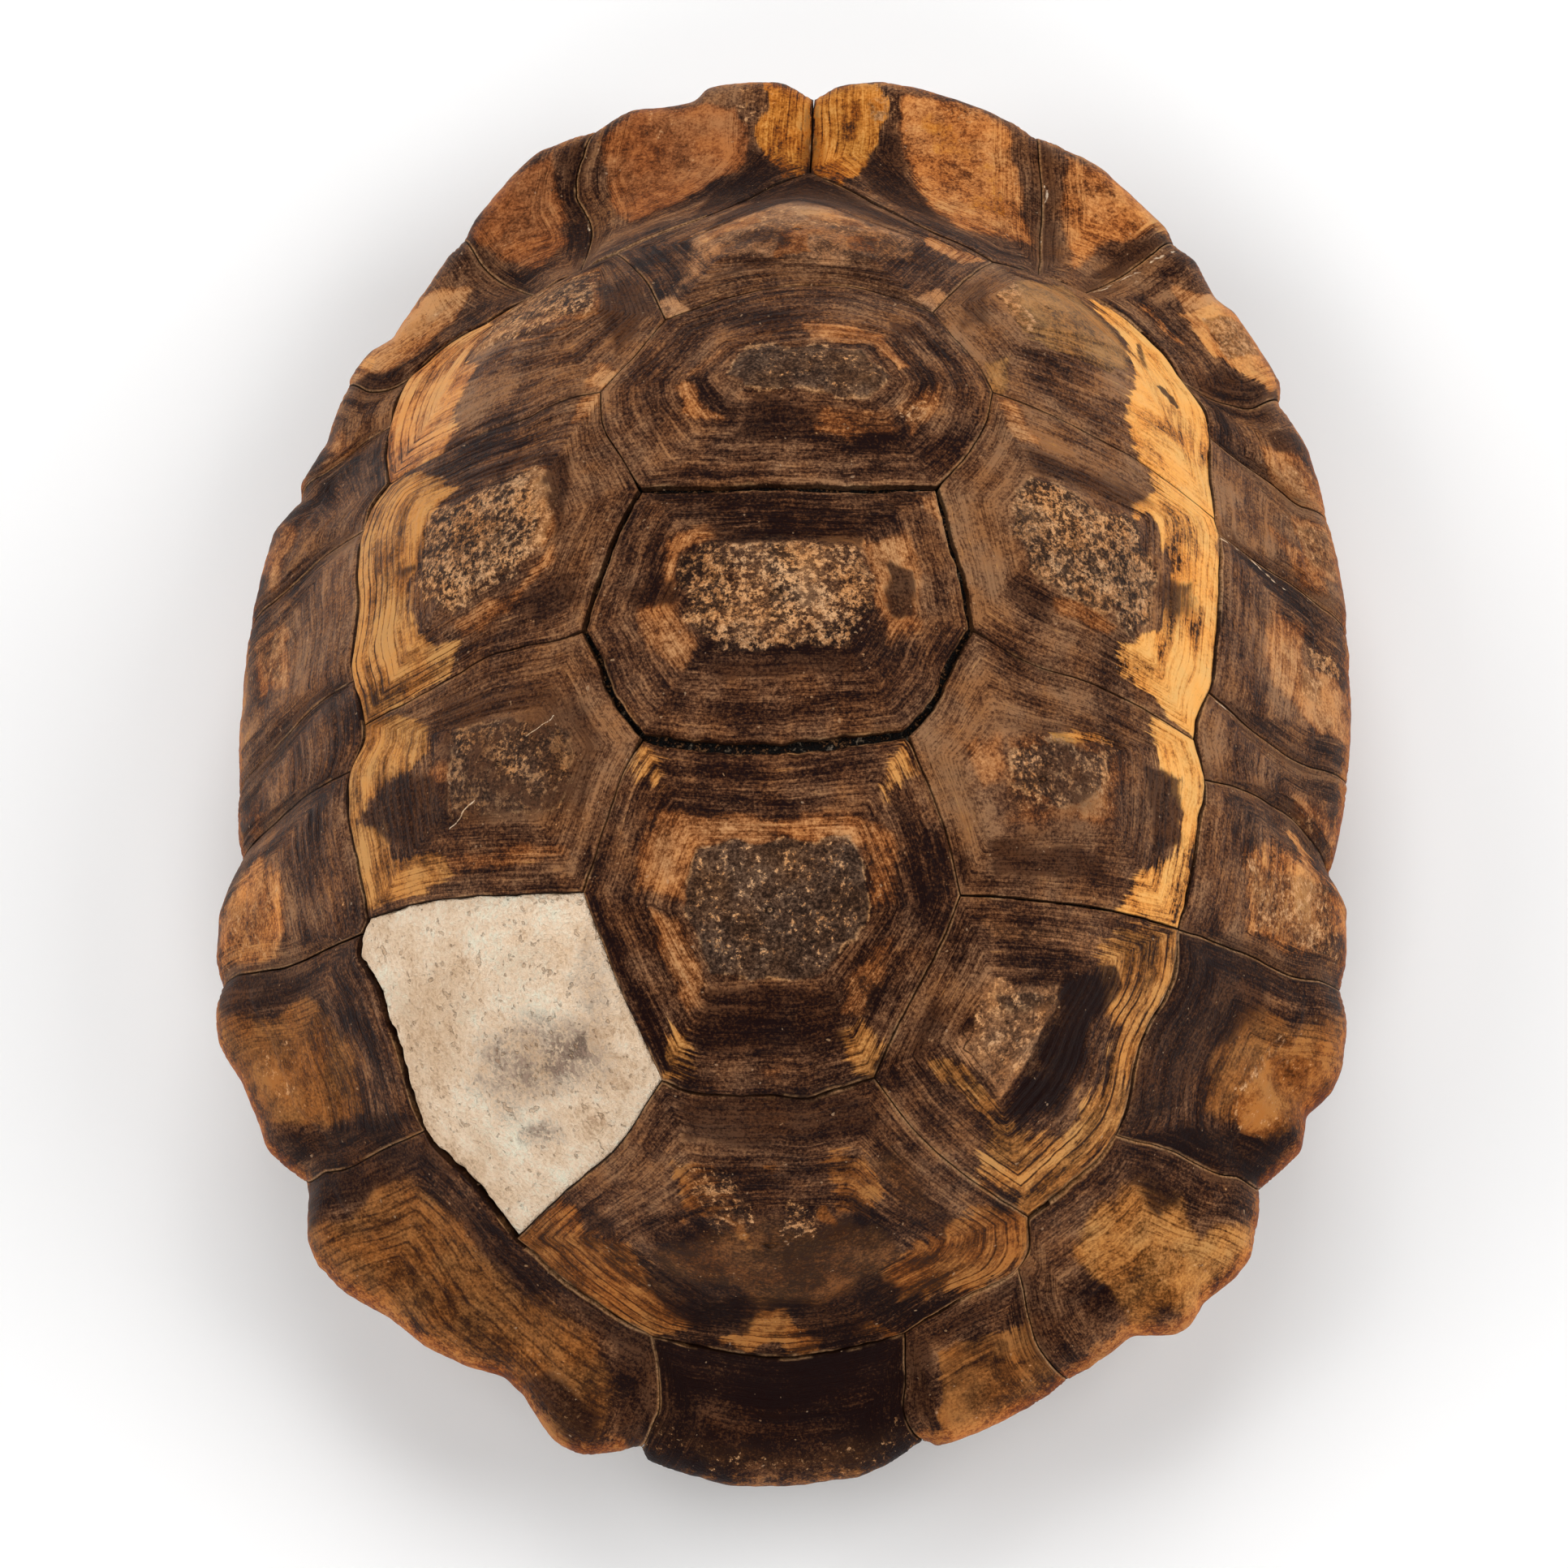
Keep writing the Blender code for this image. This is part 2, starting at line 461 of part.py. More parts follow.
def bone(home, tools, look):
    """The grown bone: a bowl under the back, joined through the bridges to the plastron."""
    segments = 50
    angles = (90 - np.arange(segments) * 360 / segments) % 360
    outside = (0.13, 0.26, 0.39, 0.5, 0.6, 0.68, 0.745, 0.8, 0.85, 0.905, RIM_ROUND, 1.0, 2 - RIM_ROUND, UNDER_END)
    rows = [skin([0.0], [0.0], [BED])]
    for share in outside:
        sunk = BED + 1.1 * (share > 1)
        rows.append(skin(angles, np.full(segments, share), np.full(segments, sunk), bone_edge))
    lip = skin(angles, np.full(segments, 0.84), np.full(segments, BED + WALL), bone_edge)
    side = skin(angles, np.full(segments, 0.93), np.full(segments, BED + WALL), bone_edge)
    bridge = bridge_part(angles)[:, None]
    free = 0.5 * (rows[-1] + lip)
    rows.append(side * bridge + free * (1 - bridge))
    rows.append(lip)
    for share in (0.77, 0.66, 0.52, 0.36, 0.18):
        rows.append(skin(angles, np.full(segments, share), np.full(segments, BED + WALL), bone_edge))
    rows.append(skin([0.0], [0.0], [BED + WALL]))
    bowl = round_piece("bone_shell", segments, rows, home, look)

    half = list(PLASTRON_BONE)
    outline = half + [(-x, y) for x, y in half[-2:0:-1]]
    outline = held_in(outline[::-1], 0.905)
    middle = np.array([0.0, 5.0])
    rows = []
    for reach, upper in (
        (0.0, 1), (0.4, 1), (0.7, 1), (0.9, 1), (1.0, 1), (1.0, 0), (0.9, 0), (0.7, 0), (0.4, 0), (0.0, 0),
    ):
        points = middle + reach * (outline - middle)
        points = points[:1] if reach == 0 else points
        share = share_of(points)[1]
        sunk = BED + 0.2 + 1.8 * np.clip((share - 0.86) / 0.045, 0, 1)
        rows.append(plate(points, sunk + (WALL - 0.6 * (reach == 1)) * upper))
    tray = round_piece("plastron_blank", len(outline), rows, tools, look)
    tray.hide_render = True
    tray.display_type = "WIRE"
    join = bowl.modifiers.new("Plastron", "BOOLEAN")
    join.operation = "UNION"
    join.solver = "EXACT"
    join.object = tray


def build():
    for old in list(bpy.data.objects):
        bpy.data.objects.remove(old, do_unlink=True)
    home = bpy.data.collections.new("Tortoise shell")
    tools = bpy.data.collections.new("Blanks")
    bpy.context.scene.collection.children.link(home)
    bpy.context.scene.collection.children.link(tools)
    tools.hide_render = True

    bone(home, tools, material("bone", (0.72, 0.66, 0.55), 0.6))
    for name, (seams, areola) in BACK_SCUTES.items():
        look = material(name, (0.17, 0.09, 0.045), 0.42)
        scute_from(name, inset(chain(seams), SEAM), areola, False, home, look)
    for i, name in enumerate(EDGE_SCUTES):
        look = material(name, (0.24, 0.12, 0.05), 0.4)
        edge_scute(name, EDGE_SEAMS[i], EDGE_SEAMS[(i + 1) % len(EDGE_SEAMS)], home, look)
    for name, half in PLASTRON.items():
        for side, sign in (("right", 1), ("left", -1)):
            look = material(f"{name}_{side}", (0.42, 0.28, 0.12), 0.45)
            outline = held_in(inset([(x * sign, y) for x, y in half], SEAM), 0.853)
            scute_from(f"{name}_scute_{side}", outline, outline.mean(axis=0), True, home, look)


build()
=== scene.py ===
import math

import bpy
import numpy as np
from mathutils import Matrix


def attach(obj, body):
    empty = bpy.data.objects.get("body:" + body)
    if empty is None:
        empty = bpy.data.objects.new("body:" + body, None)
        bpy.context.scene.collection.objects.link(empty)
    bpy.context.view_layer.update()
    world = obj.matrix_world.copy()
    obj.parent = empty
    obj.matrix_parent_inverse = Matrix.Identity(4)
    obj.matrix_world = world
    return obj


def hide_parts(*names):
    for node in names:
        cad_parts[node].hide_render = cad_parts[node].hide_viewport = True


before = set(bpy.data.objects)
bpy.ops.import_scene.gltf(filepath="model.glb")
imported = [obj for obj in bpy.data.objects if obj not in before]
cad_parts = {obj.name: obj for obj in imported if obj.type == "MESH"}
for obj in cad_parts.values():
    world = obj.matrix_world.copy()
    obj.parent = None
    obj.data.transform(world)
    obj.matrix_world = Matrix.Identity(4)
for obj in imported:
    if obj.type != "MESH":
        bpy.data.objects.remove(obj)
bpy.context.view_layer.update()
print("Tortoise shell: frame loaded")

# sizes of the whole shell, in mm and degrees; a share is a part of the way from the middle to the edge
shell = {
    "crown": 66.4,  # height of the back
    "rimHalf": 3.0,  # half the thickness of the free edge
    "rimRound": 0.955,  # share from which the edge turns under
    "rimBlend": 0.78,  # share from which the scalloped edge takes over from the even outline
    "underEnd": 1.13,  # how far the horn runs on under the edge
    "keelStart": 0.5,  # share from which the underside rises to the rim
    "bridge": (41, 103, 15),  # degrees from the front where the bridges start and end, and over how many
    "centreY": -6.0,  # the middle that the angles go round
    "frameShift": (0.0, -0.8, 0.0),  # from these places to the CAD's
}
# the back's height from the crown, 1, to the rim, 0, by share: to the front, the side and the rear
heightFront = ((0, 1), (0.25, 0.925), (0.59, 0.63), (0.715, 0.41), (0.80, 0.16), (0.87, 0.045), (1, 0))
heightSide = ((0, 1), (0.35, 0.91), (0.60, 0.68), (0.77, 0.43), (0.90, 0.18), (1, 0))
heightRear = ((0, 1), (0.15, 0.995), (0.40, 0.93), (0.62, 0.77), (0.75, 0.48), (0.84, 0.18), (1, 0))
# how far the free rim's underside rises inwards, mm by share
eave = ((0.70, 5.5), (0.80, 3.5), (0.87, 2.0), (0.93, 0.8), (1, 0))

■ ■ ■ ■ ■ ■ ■

Transcribe precisely the lines between the one that contains "0.66, 0.55), 0.6))" and the one that contains "cad_parts[node].hide_render = cad_parts[node].hide_viewport", counting those two lines as part of the range.

Written answer:
    bone(home, tools, material("bone", (0.72, 0.66, 0.55), 0.6))
    for name, (seams, areola) in BACK_SCUTES.items():
        look = material(name, (0.17, 0.09, 0.045), 0.42)
        scute_from(name, inset(chain(seams), SEAM), areola, False, home, look)
    for i, name in enumerate(EDGE_SCUTES):
        look = material(name, (0.24, 0.12, 0.05), 0.4)
        edge_scute(name, EDGE_SEAMS[i], EDGE_SEAMS[(i + 1) % len(EDGE_SEAMS)], home, look)
    for name, half in PLASTRON.items():
        for side, sign in (("right", 1), ("left", -1)):
            look = material(f"{name}_{side}", (0.42, 0.28, 0.12), 0.45)
            outline = held_in(inset([(x * sign, y) for x, y in half], SEAM), 0.853)
            scute_from(f"{name}_scute_{side}", outline, outline.mean(axis=0), True, home, look)


build()
=== scene.py ===
import math

import bpy
import numpy as np
from mathutils import Matrix


def attach(obj, body):
    empty = bpy.data.objects.get("body:" + body)
    if empty is None:
        empty = bpy.data.objects.new("body:" + body, None)
        bpy.context.scene.collection.objects.link(empty)
    bpy.context.view_layer.update()
    world = obj.matrix_world.copy()
    obj.parent = empty
    obj.matrix_parent_inverse = Matrix.Identity(4)
    obj.matrix_world = world
    return obj


def hide_parts(*names):
    for node in names:
        cad_parts[node].hide_render = cad_parts[node].hide_viewport = True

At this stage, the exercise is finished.